I want to pick up the point about poverty and poverty elimination and build on Gideon Rabinowitz’s points. The World Bank has estimated that two thirds of the world’s extreme poor will be living in countries affected by fragility, conflict and violence by 2030. The concentration of extreme poverty is likely to be in those countries affected by fragility and conflict. In our work, we look at those countries that are most vulnerable to risks of humanitarian disaster and the concentration of humanitarian populations. They are the 20 countries on our watch list that we launch every year, and 82% of people in humanitarian need are concentrated in those watch list countries that are conflict-affected, and in many instances those countries are climate vulnerable. Those countries are host to 47% of forcibly displaced people. The intersection of poverty, conflict and displacement means that there is a concentration of countries currently being neglected by aid because it is difficult to deliver to them. We are very concerned about the implications of aid cuts across the US and the UK and the shrinking volume of support for humanitarian aid, but also overall aid, reaching those contexts where there is the greatest risk of displacement and vulnerabilities.
Can I push you, all of you, if you want to come in: are there any examples of development money preventing the migration of people, forcing people from their homes? I ask because one of the arguments that we have been making is that using the ODA budget to deal with the consequences of migration, whatever the reason, is not as effective as using it to keep people safe and prosperous in their own homes. Can you give examples of projects that either you or Bond members have been involved with that have enabled people to stay healthy and prosperous in their homes?
I can say that the drivers of displacement include conflict, extreme poverty and climate shocks that expose people to risks that force them to flee, that intersection of conflict. I do not want to separate them from the causal argument, but where development projects support resilience so that people can maintain their livelihoods and continue to thrive, they will prevent or defend against the key drivers of displacement.
Do we know that, or are we assuming that? That is what I mean. Is there any evidence of an example? I know it is difficult to prove a negative.
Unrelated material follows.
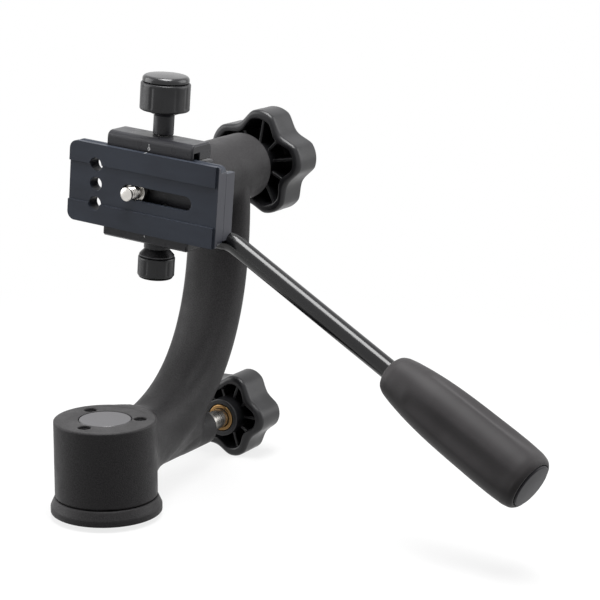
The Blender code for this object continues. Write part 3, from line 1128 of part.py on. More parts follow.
def build_plate(finish, head):
    """The dovetail plate with its round corners, sunk middle band, slot and holes."""
    shape = extrude_along_y(plate_outline(), PLATE_RIGHT, PLATE_LEFT)
    plate = from_bmesh("lens_plate", shape, finish["plate"], head)
    front, back = PLATE_FRONT - OVERRUN, PLATE_BACK + OVERRUN
    low, high = PLATE_RIGHT + PLATE_CORNER, PLATE_LEFT - PLATE_CORNER
    rise = PLATE_HALF - PLATE_CORNER
    quarter = math.pi / 2
    outline = []
    for turn, centre in enumerate(((high, rise), (low, rise), (low, -rise), (high, -rise))):
        start = turn * quarter
        outline += round_corner(centre, PLATE_CORNER, start, start + quarter, PLATE_CORNER_STEPS)
    combine(plate, cutter("plate_corners", along_x(outline, front, back), head), "INTERSECT")
    band = PLATE_HALF - PLATE_BAND
    recess = PLATE_FRONT + PLATE_RECESS_DEPTH
    sunk = box((front, PLATE_RIGHT - OVERRUN, -band), (recess, PLATE_LEFT + OVERRUN, band))
    cut(plate, cutter("plate_band", sunk, head))
    slot = stadium(SLOT_RIGHT, SLOT_LEFT, SLOT_HALF_WIDTH, SLOT_Z)
    cut(plate, cutter("plate_slot", along_x(slot, front, back), head))
    margin = CHANNEL_HALF_WIDTH - SLOT_HALF_WIDTH
    channel = stadium(SLOT_RIGHT - margin, SLOT_LEFT + margin, CHANNEL_HALF_WIDTH, SLOT_Z)
    cut(plate, cutter("plate_channel", along_x(channel, PLATE_BACK - CHANNEL_DEPTH, back), head))
    for number in range(PLATE_HOLES):
        z = (number - (PLATE_HOLES - 1) / 2) * PLATE_HOLE_PITCH
        hole = laid(turned(rod_profile(PLATE_HOLE_RADIUS, front, back), SMALL_SIDES))
        cut(plate, cutter(f"plate_hole_{number + 1}", hole, head, (0.0, PLATE_HOLE_Y, z)))


def build_camera_screw(finish, head):
    """The screw that holds a lens foot or camera, free to slide along the plate's slot."""
    place = (0.0, CAMERA_SCREW_Y, SLOT_Z)
    washer_low = PLATE_BACK - CHANNEL_DEPTH + GAP
    washer_high = washer_low + CAMERA_WASHER_THICKNESS
    washer = tube_profile(CAMERA_WASHER_RADIUS, CAMERA_SCREW_RADIUS + GAP, washer_low, washer_high)
    from_bmesh("camera_screw_washer", laid(turned(washer, SMALL_SIDES)), finish["steel"], head, place)
    tip = PLATE_FRONT - CAMERA_SCREW_REACH
    head_low = washer_high + GAP
    head_high = PLATE_BACK - GAP
    profile = [(0.0, tip), (CAMERA_SCREW_RADIUS - CAMERA_SCREW_EDGE, tip),
               (CAMERA_SCREW_RADIUS, tip + CAMERA_SCREW_EDGE), (CAMERA_SCREW_RADIUS, head_low),
               (CAMERA_HEAD_RADIUS, head_low), (CAMERA_HEAD_RADIUS, head_high), (0.0, head_high)]
    screw = from_bmesh("camera_screw", laid(turned(profile, SMALL_SIDES)), finish["steel"], head, place)
    slot_half = CAMERA_HEAD_SLOT / 2
    reach = CAMERA_HEAD_RADIUS + OVERRUN
    groove_low = head_high - CAMERA_HEAD_SLOT_DEPTH
    groove = box((-slot_half, -reach, groove_low), (slot_half, reach, head_high + OVERRUN))
    cut(screw, cutter("camera_screw_slot", laid(groove), head, place))


# Handle

def handle_path():
    """The rod's centre line from inside its bore to the end of the grip, in the head's frame."""
    side = Vector((-math.sin(ROD_ROLL), 0.0, -math.cos(ROD_ROLL)))
    back = Vector((0.0, -1.0, 0.0))
    bend_start = Vector((SCREW_AXIS_X, ROD_BEND_Y, ROD_Z))
    points = [Vector((SCREW_AXIS_X, ROD_INNER_END, ROD_Z)), bend_start]
    for i in range(1, ROD_BEND_STEPS + 1):
        angle = ROD_BEND * i / ROD_BEND_STEPS
        points.append(bend_start + back * (ROD_BEND_RADIUS * math.sin(angle))
                      + side * (ROD_BEND_RADIUS * (1 - math.cos(angle))))
    ahead = back * math.cos(ROD_BEND) + side * math.sin(ROD_BEND)
    return points, ahead


def flute_fade(share):
    """How deep the grip's flutes are at a share of its length: none at their ends, full in the middle."""
    first, last = GRIP_FLUTE_SPAN_SHARES
    if share <= first or share >= last:
        return 0.0
    return math.sqrt(math.sin(math.pi * (share - first) / (last - first)))


def grip_shape():
    """The grip's swelling outline, with shallow flutes along its sides."""
    rings = []
    for share, radius_share in GRIP_SHARES:
        depth = GRIP_FLUTE_DEPTH * flute_fade(share)
        ring = []
        for i, (x, y) in enumerate(on_circle(GRIP_SIDES, 1.0)):
            hollow = max(0.0, math.cos(2 * math.pi * GRIP_FLUTES * i / GRIP_SIDES)) ** 2
            radius = GRIP_RADIUS * radius_share - depth * hollow
            ring.append((radius * x, radius * y, GRIP_LENGTH * share))
        rings.append(ring)
    return loft(rings)


def build_handle(finish, head):
    """The bent rod, the grip pushed over its end and the cap that closes the grip."""
    points, ahead = handle_path()
    grip_start = points[-1] + ahead * ROD_STRAIGHT
    grip_turn = ahead.to_track_quat("Z", "Y").to_euler()
    cap_seat = GRIP_LENGTH - GRIP_CAP_SINK
    rod_end = cap_seat - GRIP_CAP_THICKNESS
    origin = points[0]
    path = [point - origin for point in points] + [grip_start + ahead * (rod_end - GAP) - origin]
    rod = tube_curve("handle_rod", path, ROD_RADIUS, ROD_RESOLUTION)
    add_object("handle_rod", rod, finish["rod"], head, origin, (0.0, 0.0, 0.0))

    grip = from_bmesh("handle_grip", grip_shape(), finish["rubber"], head, grip_start, grip_turn)
    end_radius = GRIP_RADIUS * GRIP_SHARES[-1][1]
    cap_radius = end_radius - GRIP_CAP_THICKNESS
    bore = [(0.0, -OVERRUN), (ROD_RADIUS + GAP, -OVERRUN), (ROD_RADIUS + GAP, rod_end), (0.0, rod_end)]
    cut(grip, cutter("grip_bore", turned(bore, SMALL_SIDES), head, grip_start, grip_turn))
    seat = rod_profile(cap_radius + GAP, cap_seat, GRIP_LENGTH + OVERRUN)
    cut(grip, cutter("grip_cap_seat", turned(seat, BORE_SIDES), head, grip_start, grip_turn))
    cap = dome_profile(cap_radius, cap_seat + GAP, GRIP_LENGTH + GRIP_CAP_THICKNESS, GAP)
    from_bmesh("handle_end_cap", turned(cap, BORE_SIDES), finish["rubber"], head, grip_start, grip_turn)


def build():
    clear_scene()
    finish = make_finishes()
    pan_axis = empty("pan_axis", (0.0, 0.0, 0.0))
    head = empty("tilt_axis", (0.0, 0.0, TILT_AXIS_Z), (TILT_REST, 0.0, 0.0), pan_axis)
    flange = build_base(finish)
    spindle = build_spindle(finish)
    build_flange_screws(finish, flange, spindle)
    arm = build_casting(finish, pan_axis)
    build_carrier(finish, pan_axis, arm)
    build_pan_bearings(finish, pan_axis)
    build_top_disc(finish, pan_axis)
    build_tilt_housing(finish, pan_axis, arm)
    build_pan_lock(finish, pan_axis)
    hub = build_tilt_hub(finish, head)
    build_tilt_lock(finish, head)
    body = build_clamp_body(finish, head)
    build_hub_screws(finish, head, body, hub)
    jaw = build_jaw(finish, head)
    build_guide_pins(finish, head, jaw)
    build_clamp_knob(finish, head)
    build_handle_lock(finish, head)
    build_plate(finish, head)
    build_camera_screw(finish, head)
    build_handle(finish, head)


build()
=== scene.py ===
# %% [markdown]
# # Gimbal tripod head
# A cast arm turns on a flanged base and carries a clamp that tilts about the arm's upper end.
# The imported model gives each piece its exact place. This script dresses it: finer meshes for the
# pieces that the eye rests on, and a finish for every surface, made from procedural patterns.

import math

import bmesh
import bpy
import numpy as np
from mathutils import Matrix, Vector


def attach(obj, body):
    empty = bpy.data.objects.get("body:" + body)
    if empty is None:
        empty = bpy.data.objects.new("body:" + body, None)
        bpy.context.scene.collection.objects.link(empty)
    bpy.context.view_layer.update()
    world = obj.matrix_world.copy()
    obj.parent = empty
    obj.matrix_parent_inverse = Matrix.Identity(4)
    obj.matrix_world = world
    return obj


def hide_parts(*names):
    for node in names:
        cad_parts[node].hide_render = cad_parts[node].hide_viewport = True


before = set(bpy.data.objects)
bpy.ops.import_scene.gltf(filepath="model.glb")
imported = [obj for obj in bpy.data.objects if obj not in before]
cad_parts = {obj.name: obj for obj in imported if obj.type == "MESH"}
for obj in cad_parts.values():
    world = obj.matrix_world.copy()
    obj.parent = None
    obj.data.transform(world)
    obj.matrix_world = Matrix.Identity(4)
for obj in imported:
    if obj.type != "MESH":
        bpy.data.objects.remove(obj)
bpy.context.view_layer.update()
MM = 0.001

# %% [markdown]
# ## Places
# The clamp, its knobs, the plate and the handle are laid out round the tilt axis, and lean with the
# clamp. Sizes are in millimetres unless they carry MM, which makes them metres.

# %% Places that several pieces share
TILT_DEGREES = 4.4
TILT = math.radians(TILT_DEGREES)
TILT_AXIS_Z = 142.82 * MM
PAN_LOCK_Z = 18.5 * MM
HEAD = Matrix.Translation((0.0, 0.0, TILT_AXIS_Z)) @ Matrix.Rotation(TILT, 4, "X")
NEAR_END, FAR_END = -40.2, 41.5      # the lens plate's ends
SCREW_AXIS_X = 47.3                  # of the clamp's screw, the handle's lock and the rod
ROD_Z = -18.104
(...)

Exactly. That is the question. We can certainly share some more evidence on the drivers of displacement, and the counterargument is to address those drivers of displacement.
We have some more concrete project examples, probably more on the climate-induced displacement front. In the Philippines, where we have been supporting programmes around anticipatory action, releasing support to communities before the worst of the impact hits, we are hearing stories about communities and families who can get support—access to shelter materials or cash, to be able to reinforce their own homes and support their own needs—in their settings and without having to be displaced. It is a slightly different, quite specific example, but I think we can certainly share some more conflict-induced project examples as well.
Either or both would be good. I am thinking of Costa Rica, where local communities are taking control of their coastline to prevent erosion—that would be a good example.
You have answered my question in part, but perhaps we can just dig a bit deeper. Clearly, you have a very good understanding of the risk of displacement. I wonder how much that informs the patterns of the work that you choose to undertake and how much data you, as organisations, can collect. I appreciate that it may be theoretical, but you have access to case studies and do retrospective work, and I wonder if it also informs your work programme.
You are asking about how data on emerging crises informs where we strategically focus.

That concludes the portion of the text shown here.